Task objective: Copy out, unchanged, every line from the start of the records to the line that contains "Driving dimensions, in", and stop there.

━━━━━━━━━━━━━━━━━━━━

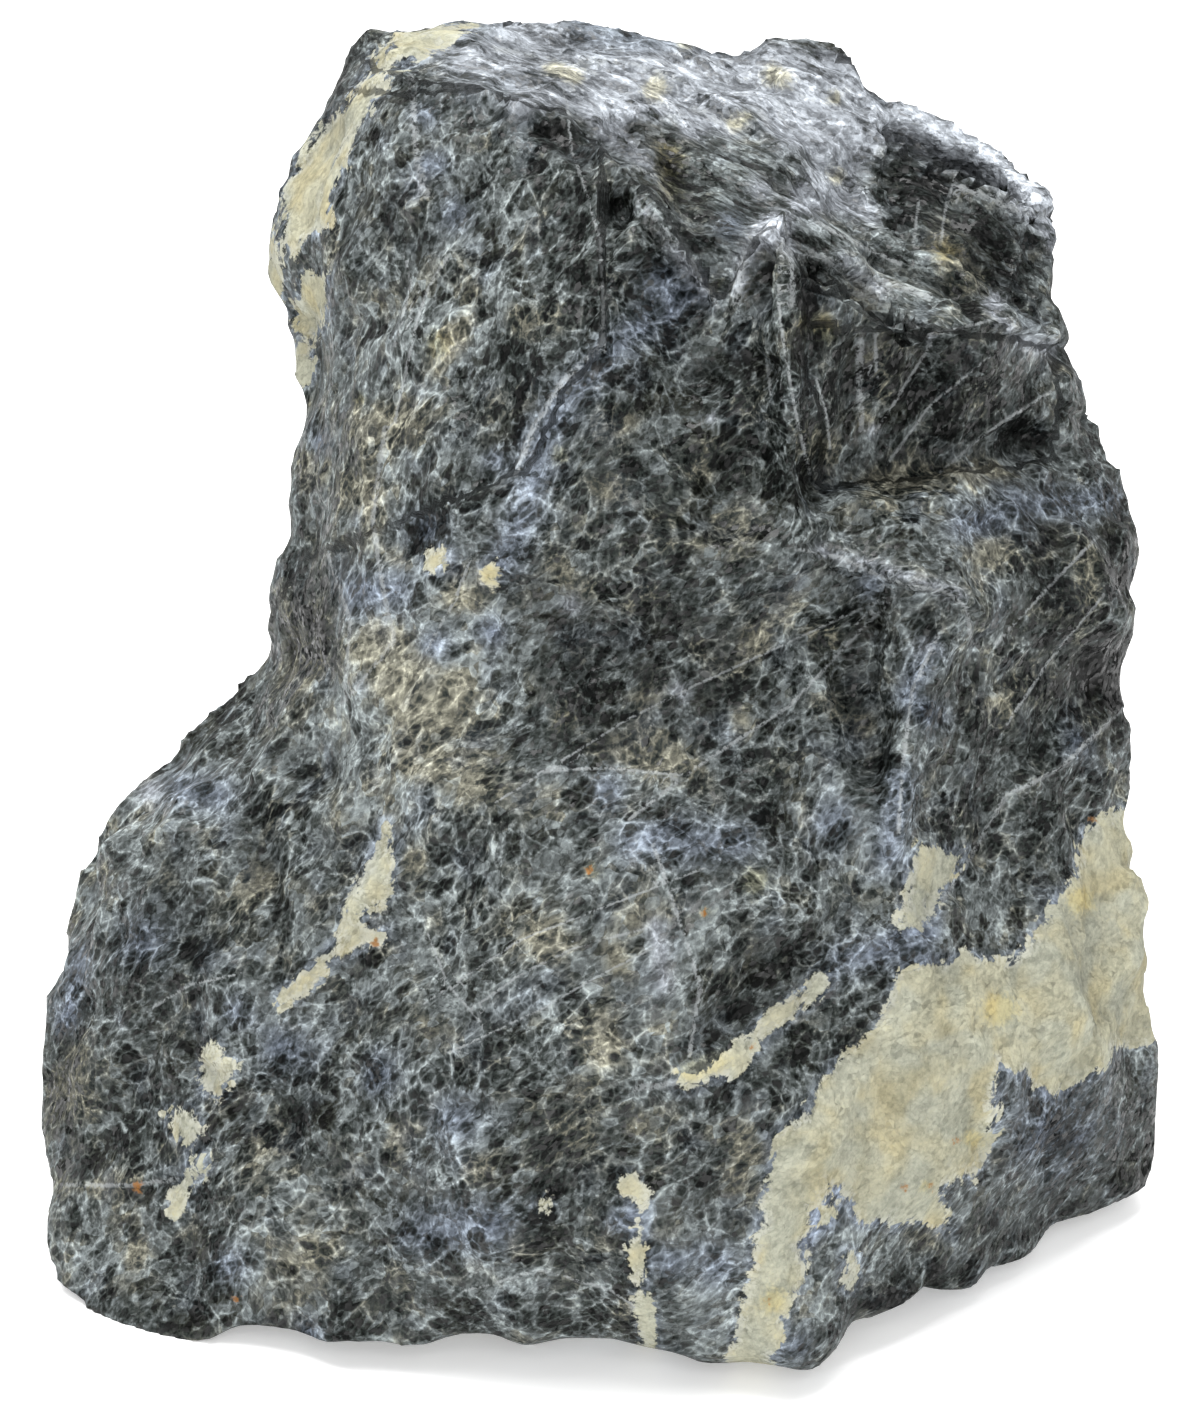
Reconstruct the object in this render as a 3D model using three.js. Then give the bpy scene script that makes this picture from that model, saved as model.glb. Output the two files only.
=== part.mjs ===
// A rough piece of sodalite, about the size of two fists, standing on the worn flat under its base.
//
// The stone broke out of the rock along fracture faces. Its corners are set out below on the broad
// front face: x to the right, y up the face and z out of it, in millimetres. The face leans back by
// LEAN, so the whole is tipped back by that much and then cut level at the sole.
//
// The finished stone stands with +Z up and its front face towards -Y. The origin is under the middle
// of the stone, on the surface that it stands on.

import * as THREE from "three";
import { ConvexHull } from "three/addons/math/ConvexHull.js";
import { ImprovedNoise } from "three/addons/math/ImprovedNoise.js";
import { TessellateModifier } from "three/addons/modifiers/TessellateModifier.js";
import { mergeVertices } from "three/addons/utils/BufferGeometryUtils.js";

// ---- Driving dimensions, in millimetres and degrees ----

const LEAN = 20; // how far the front face leans back from upright
const SOLE_HEIGHT = 10.5; // where the level sole cuts the tipped stone, above the frame's own zero
const HEART = [5, 92, -10]; // a point inside, from which every bit of the surface can be seen
const LONGEST_EDGE = 6.4; // the fracture faces are cut up until no edge is longer than this
const CUTS = 12; // rounds of cutting, enough for the largest face
const WEAR = 0.3; // how much of an edge's sharpness is worn off, from 0 to 1

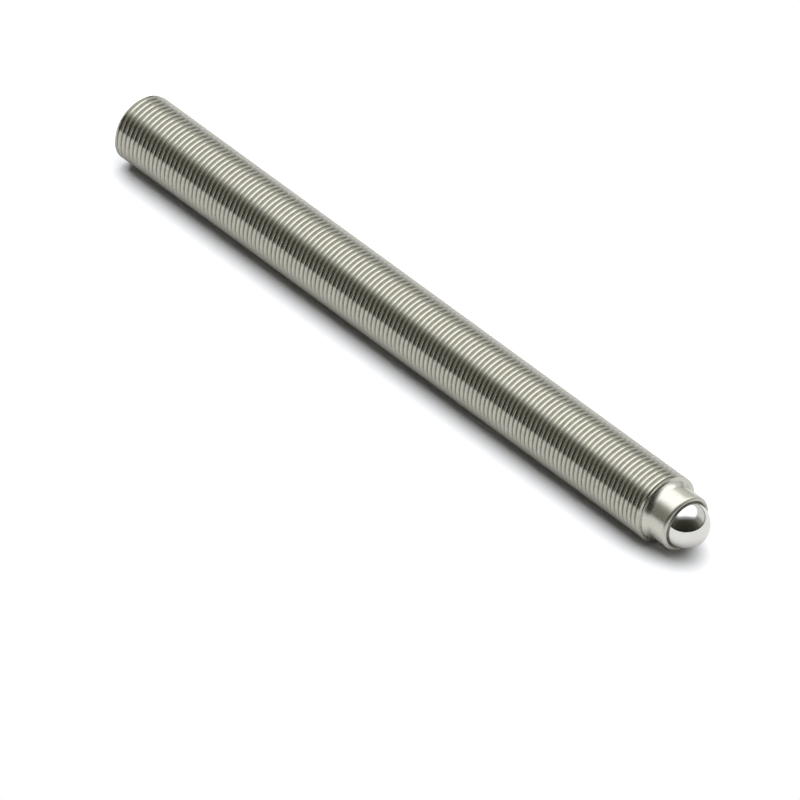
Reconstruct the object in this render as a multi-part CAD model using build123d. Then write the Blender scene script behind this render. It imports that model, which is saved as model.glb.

━━━━━━━━━━━━━━━━━━━━

Solution below:
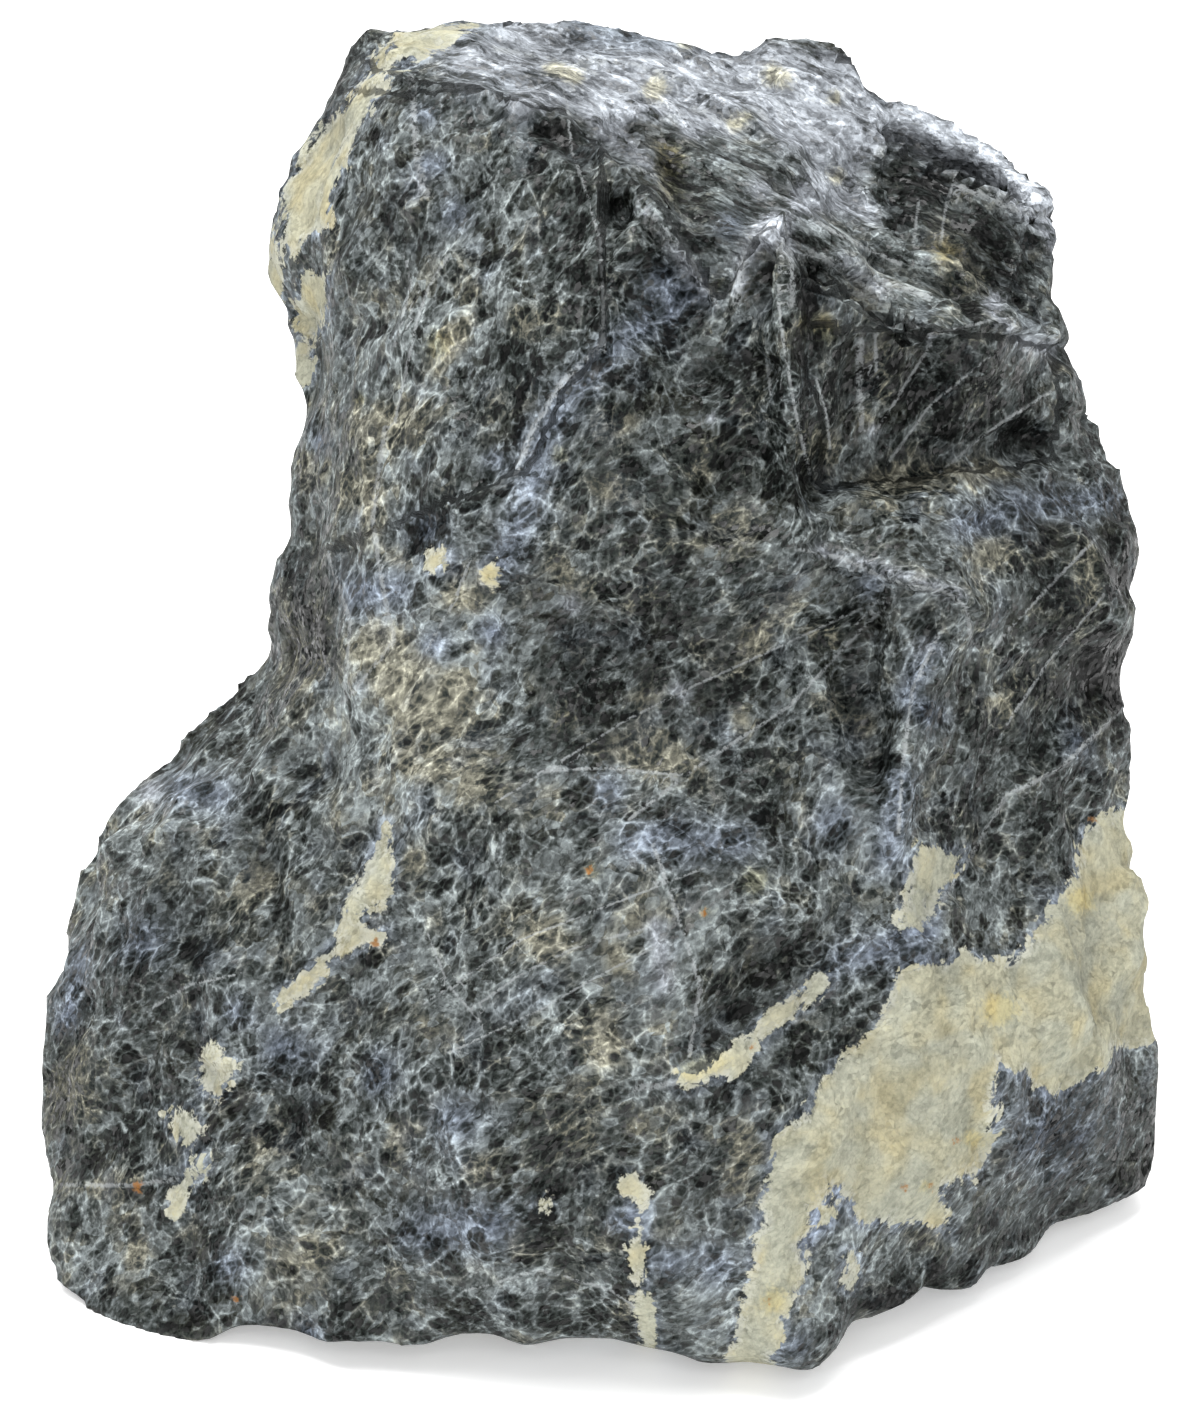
Reconstruct the object in this render as a 3D model using three.js. Then give the bpy scene script that makes this picture from that model, saved as model.glb. Output the two files only.
=== part.mjs ===
// A rough piece of sodalite, about the size of two fists, standing on the worn flat under its base.
//
// The stone broke out of the rock along fracture faces. Its corners are set out below on the broad
// front face: x to the right, y up the face and z out of it, in millimetres. The face leans back by
// LEAN, so the whole is tipped back by that much and then cut level at the sole.
//
// The finished stone stands with +Z up and its front face towards -Y. The origin is under the middle
// of the stone, on the surface that it stands on.

import * as THREE from "three";
import { ConvexHull } from "three/addons/math/ConvexHull.js";
import { ImprovedNoise } from "three/addons/math/ImprovedNoise.js";
import { TessellateModifier } from "three/addons/modifiers/TessellateModifier.js";
import { mergeVertices } from "three/addons/utils/BufferGeometryUtils.js";

// ---- Driving dimensions, in millimetres and degrees ----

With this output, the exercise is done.